Porous Metal-Organic Frameworks: Promising Materials for Methane Storage

Abstract

Summary Metal-organic frameworks (MOFs) are the most promising porous adsorbents for methane storage; however, the highest reported storage capacities of about 270 cm 3 (STP) cm −3 at 298 K and 65 bar are still much lower than the new US Department of Energy (DOE) target of 350 cm 3 (STP) cm −3 . Furthermore, it is very difficult to reach the DOE targets for volumetric (350 cm 3 [STP] cm −3 ) and gravimetric (0.5 g [CH 4 ]/g) storage capacities simultaneously for a single MOF. This review systematically evaluates and compares the methane storage capacities of reported MOFs at both 298 and 270 K. We found that slightly reducing the storage temperature to 270 K can significantly improve both the volumetric and gravimetric uptake.

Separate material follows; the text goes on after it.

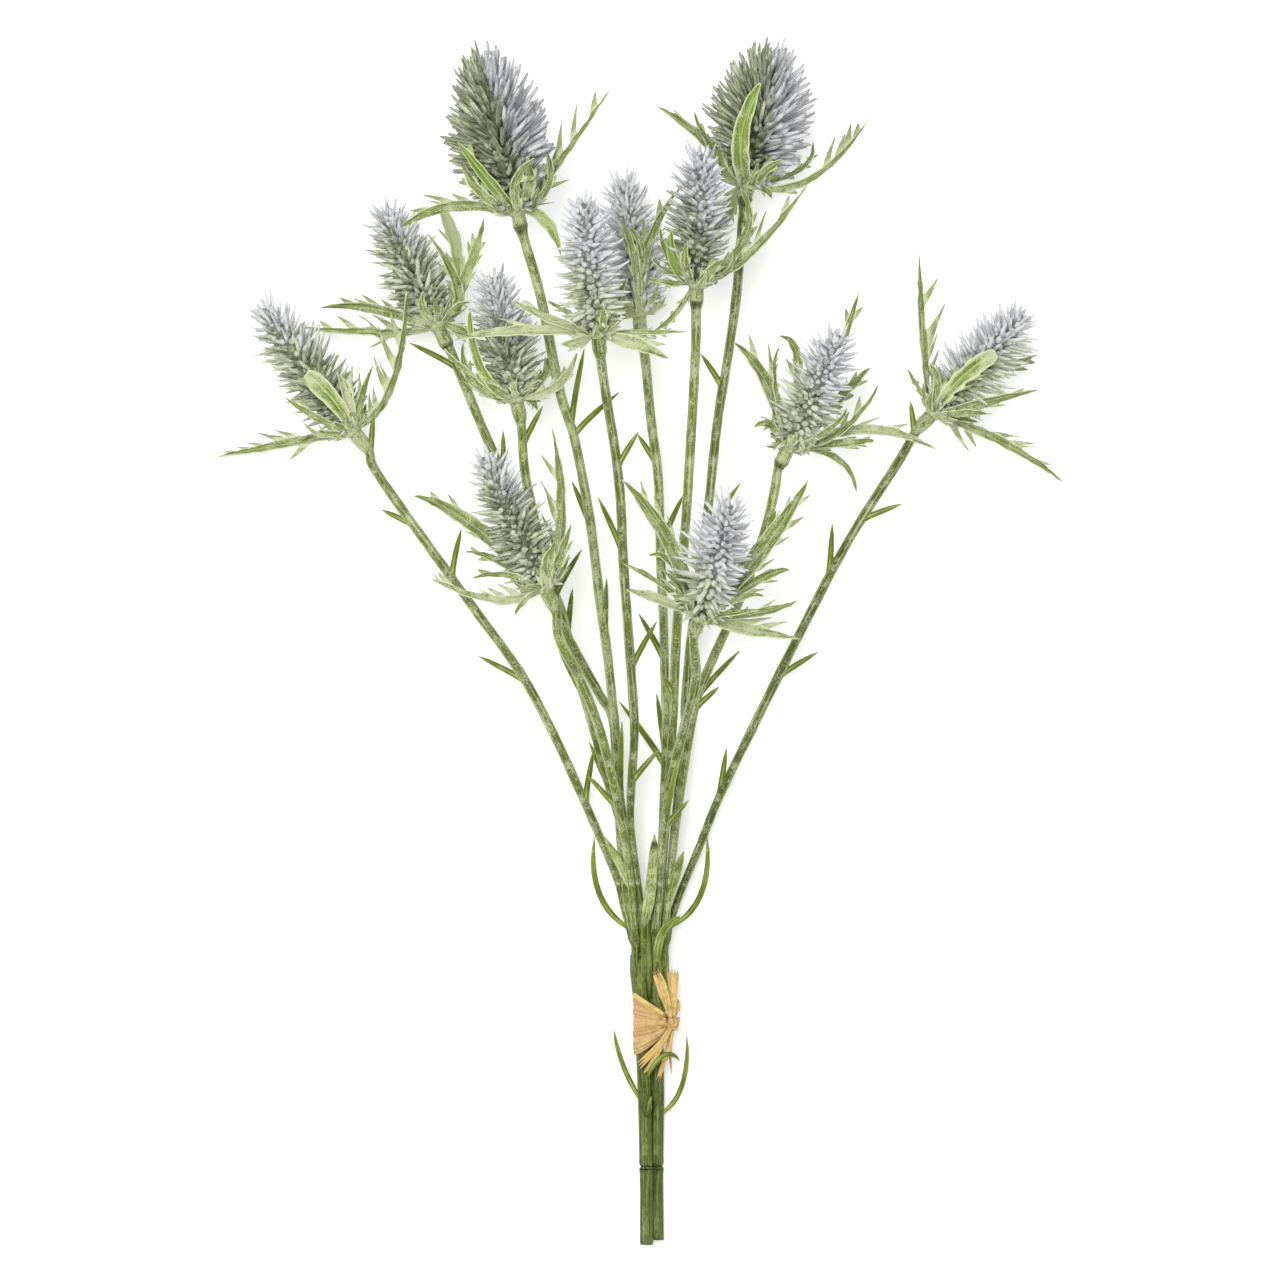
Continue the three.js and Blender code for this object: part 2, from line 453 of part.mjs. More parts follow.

Our discoveries highlight that two unique MOFs, NU-111 and MOF-177 (which have high pore volumes of 2.09 and 1.89 cm 3 g −1 , respectively), not only have very high gravimetric capacities of 0.5 and 0.43 g/g, respectively, but also exhibit the highest working capacities ever reported: 239 and 230 cm 3 (STP) cm −3 , respectively. In addition, a usable empirical equation for predicting methane storage capacities (at 270 K and 65 bar) and some engineering strategies for thermal management are discussed.